__Task statement__:
Take each line that has the word "lifts" and return it.

__Input material__:
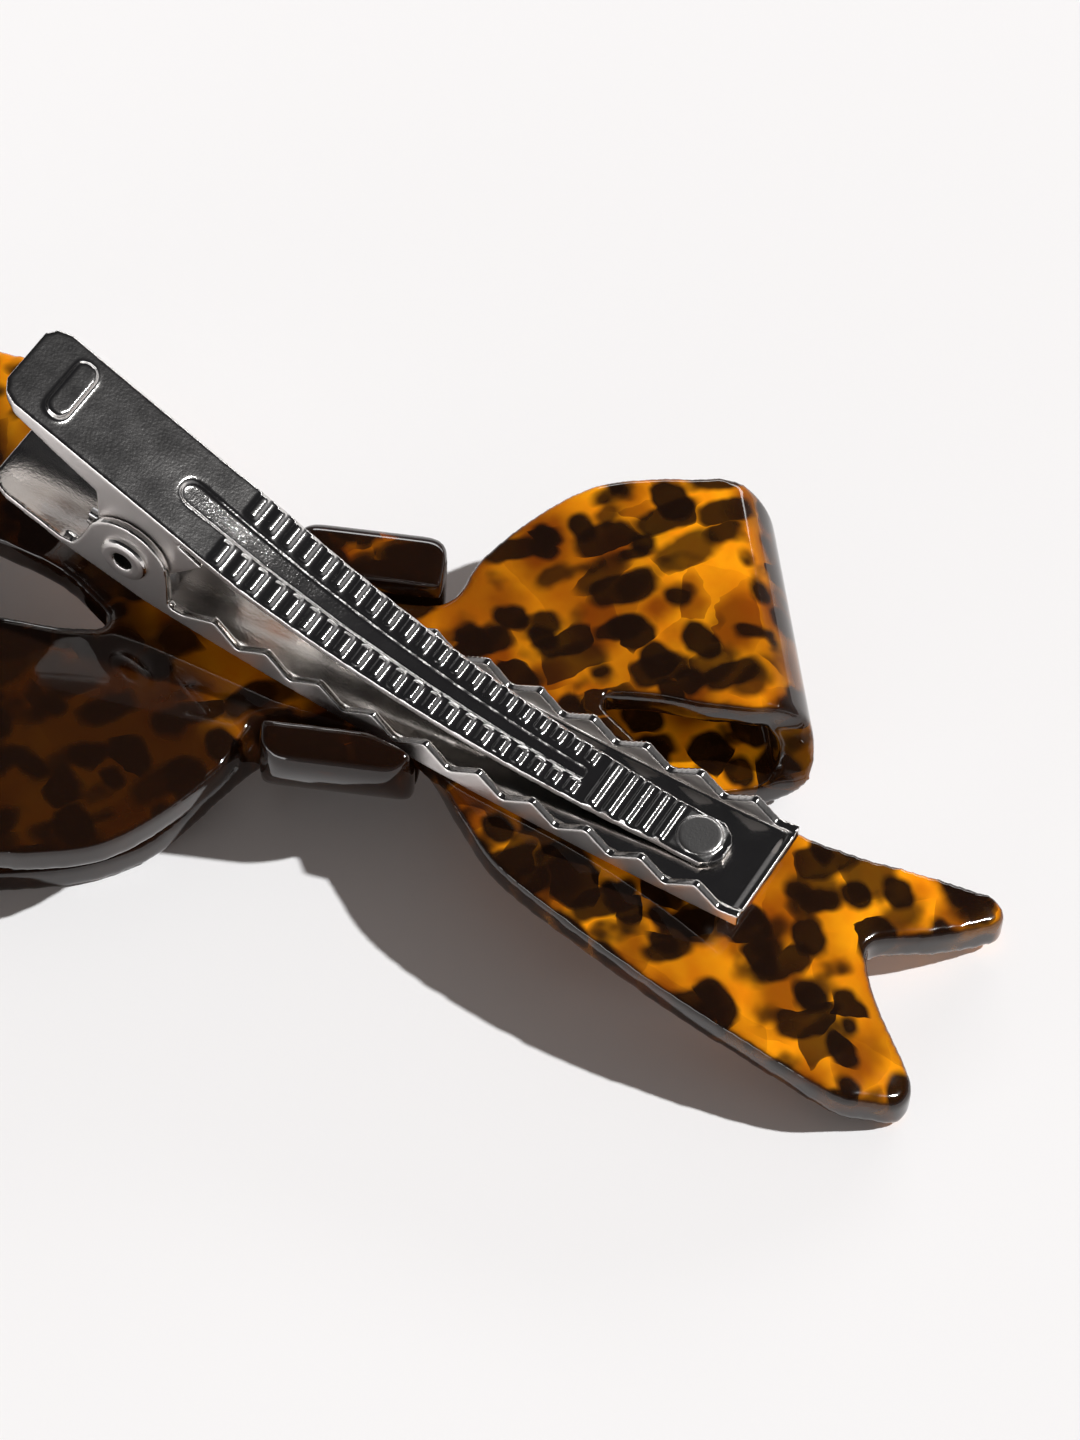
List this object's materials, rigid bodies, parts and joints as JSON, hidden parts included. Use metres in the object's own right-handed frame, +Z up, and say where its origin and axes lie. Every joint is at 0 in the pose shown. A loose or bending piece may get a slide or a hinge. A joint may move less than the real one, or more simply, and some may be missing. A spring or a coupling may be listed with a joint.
{
  "type": "hair barrette",
  "caption": "Folded acetate bow barrette: a looped and tailed bow with a knot band, carried on a sprung toothed steel alligator clip.",
  "frame": {"origin": "under the centre of the bow, on the plane it rests on when laid face down", "axes": "+X along the clip from its thumb plates to its jaw tip, +Z up from the bow's front to the clip on its back"},
  "size_m": [0.09, 0.053, 0.0246],
  "materials": {
    "acetate": "polished tortoiseshell acetate",
    "acetate_knot": "polished tortoiseshell acetate",
    "bond": "set clear adhesive",
    "nickel_jaw": "bright nickel plate on stamped steel",
    "nickel_rivet": "bright nickel plate",
    "spring_wire": "drawn spring wire",
    "nickel_lever": "bright nickel plate on stamped steel"
  },
  "bodies": {
    "bow": {"ribbon": "acetate", "knot_band": "acetate_knot", "jaw_bond": "bond", "lower_jaw": "nickel_jaw", "pivot_rivet": "nickel_rivet", "torsion_spring": "spring_wire"},
    "lever": {"upper_lever": "nickel_lever"}
  },
  "joints": [
    {"name": "lever_hinge", "type": "hinge", "parent": "bow", "child": "lever", "pos_m": [-0.0142, -0.0009, 0.01464], "axis": [0, -1, 0], "range_deg": [0, 43], "stiffness_Nm_per_rad": 0.08, "springref_deg": -68.75, "deforming": ["torsion_spring"]}
  ]
}
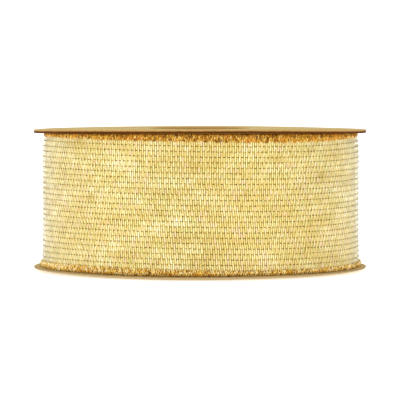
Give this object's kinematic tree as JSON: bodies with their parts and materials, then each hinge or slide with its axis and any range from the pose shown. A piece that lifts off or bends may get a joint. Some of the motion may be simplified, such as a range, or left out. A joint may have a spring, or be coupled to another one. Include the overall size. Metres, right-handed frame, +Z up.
{
  "type": "ribbon spool",
  "caption": "Card spool of wired-edge metallic mesh ribbon: two round flanges glued to a core tube, a through bore for a rod, a wound pack and a free ribbon end that lifts.",
  "frame": {"origin": "centre of the bottom flange's underside, on the spool's axis", "axes": "+Z up along the spool's axis from the bottom flange to the top flange; -Y is the front, where the winding shows no end; +Y is the back, where the ribbon's free end lies"},
  "size_m": [0.099, 0.099, 0.0424],
  "materials": {
    "kraft_card": "matt natural kraft board with a darker cut edge",
    "core_card": "matt spiral-wound grey-brown paper",
    "glue": "dried white glue",
    "clear_tape": "clear glossy film",
    "gold_mesh": "open woven flat metallic yarn, pale champagne gold with small bright glints",
    "gold_thread": "overlocked metallic thread, sparkling copper gold",
    "edge_wire": "bright drawn wire"
  },
  "bodies": {
    "spool": {"bottom_flange": "kraft_card", "top_flange": "kraft_card", "core_tube": "core_card", "bottom_glue_ring": "glue", "top_glue_ring": "glue", "core_tape": "clear_tape", "wound_mesh": "gold_mesh", "wound_upper_selvedge": "gold_thread", "wound_lower_selvedge": "gold_thread", "wound_upper_wire": "edge_wire", "wound_lower_wire": "edge_wire", "outer_turn_mesh": "gold_mesh", "outer_turn_upper_selvedge": "gold_thread", "outer_turn_lower_selvedge": "gold_thread", "outer_turn_upper_wire": "edge_wire", "outer_turn_lower_wire": "edge_wire"},
    "free_end": {"tail_mesh": "gold_mesh", "tail_upper_selvedge": "gold_thread", "tail_lower_selvedge": "gold_thread", "tail_upper_wire": "edge_wire", "tail_lower_wire": "edge_wire", "tail_tape": "clear_tape"}
  },
  "joints": [
    {"name": "free_end_lift", "type": "hinge", "parent": "spool", "child": "free_end", "pos_m": [0.01318, 0.04595, 0.0212], "axis": [0, 0, -1], "range_deg": [0, 95]}
  ]
}
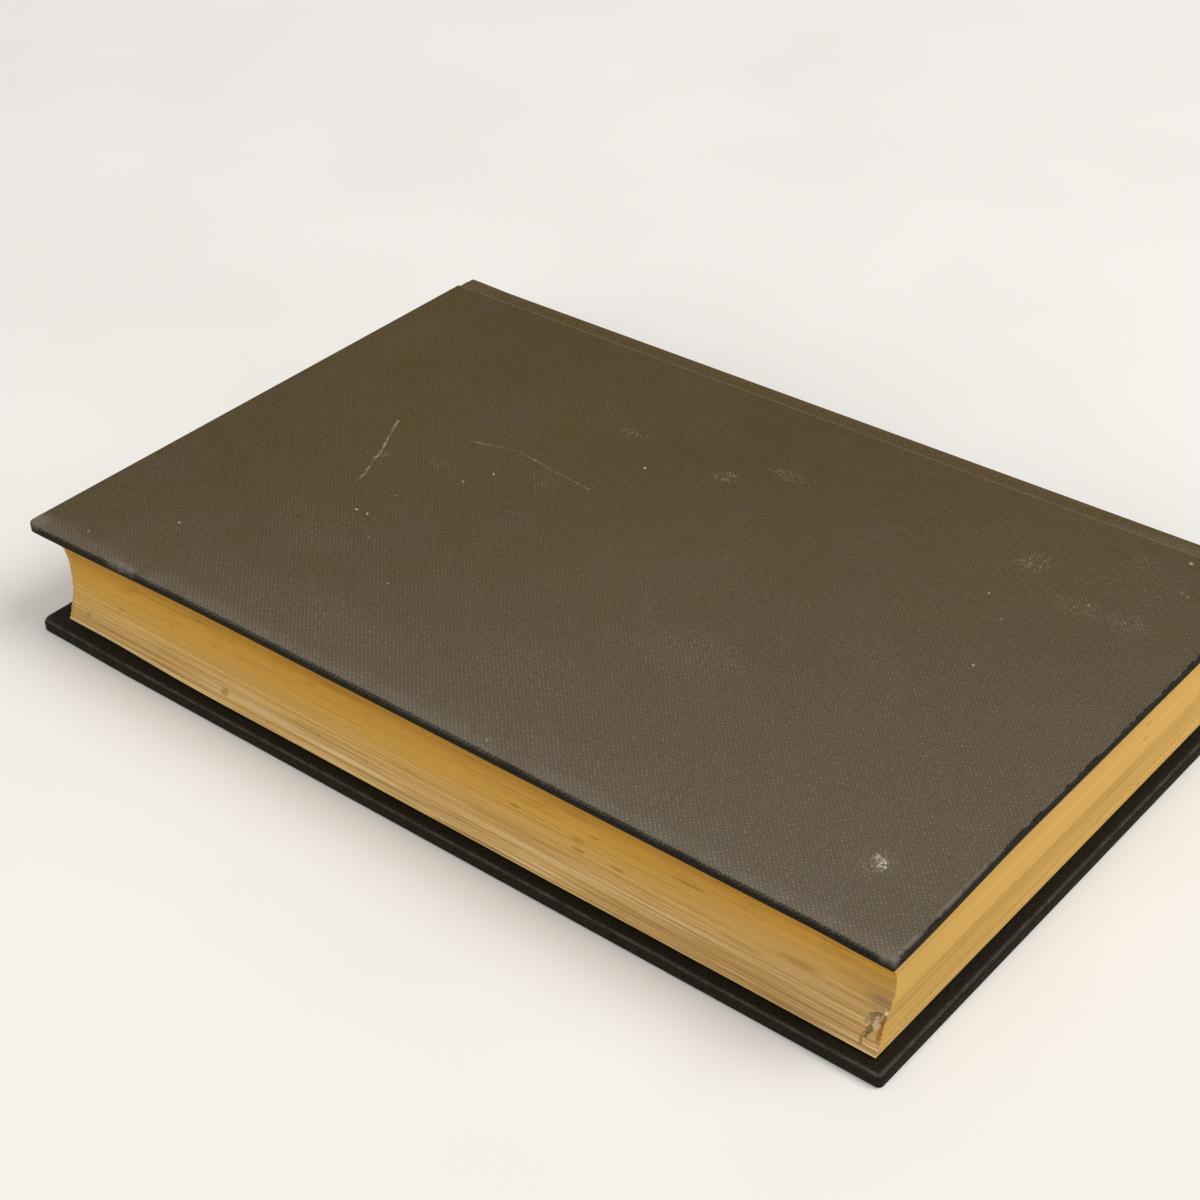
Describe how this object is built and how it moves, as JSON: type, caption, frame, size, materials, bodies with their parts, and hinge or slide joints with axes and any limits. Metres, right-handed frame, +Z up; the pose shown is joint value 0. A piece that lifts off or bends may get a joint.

__Response to this task__:
Give this object's kinematic tree as JSON: bodies with their parts and materials, then each hinge or slide with its axis and any range from the pose shown. A piece that lifts off or bends may get a joint. Some of the motion may be simplified, such as a range, or left out. A joint may have a spring, or be coupled to another one. Include the overall size. Metres, right-handed frame, +Z up.
  "caption": "Card spool of wired-edge metallic mesh ribbon: two round flanges glued to a core tube, a through bore for a rod, a wound pack and a free ribbon end that lifts.",
Describe how this object is built and how it moves, as JSON: type, caption, frame, size, materials, bodies with their parts, and hinge or slide joints with axes and any limits. Metres, right-handed frame, +Z up; the pose shown is joint value 0. A piece that lifts off or bends may get a joint.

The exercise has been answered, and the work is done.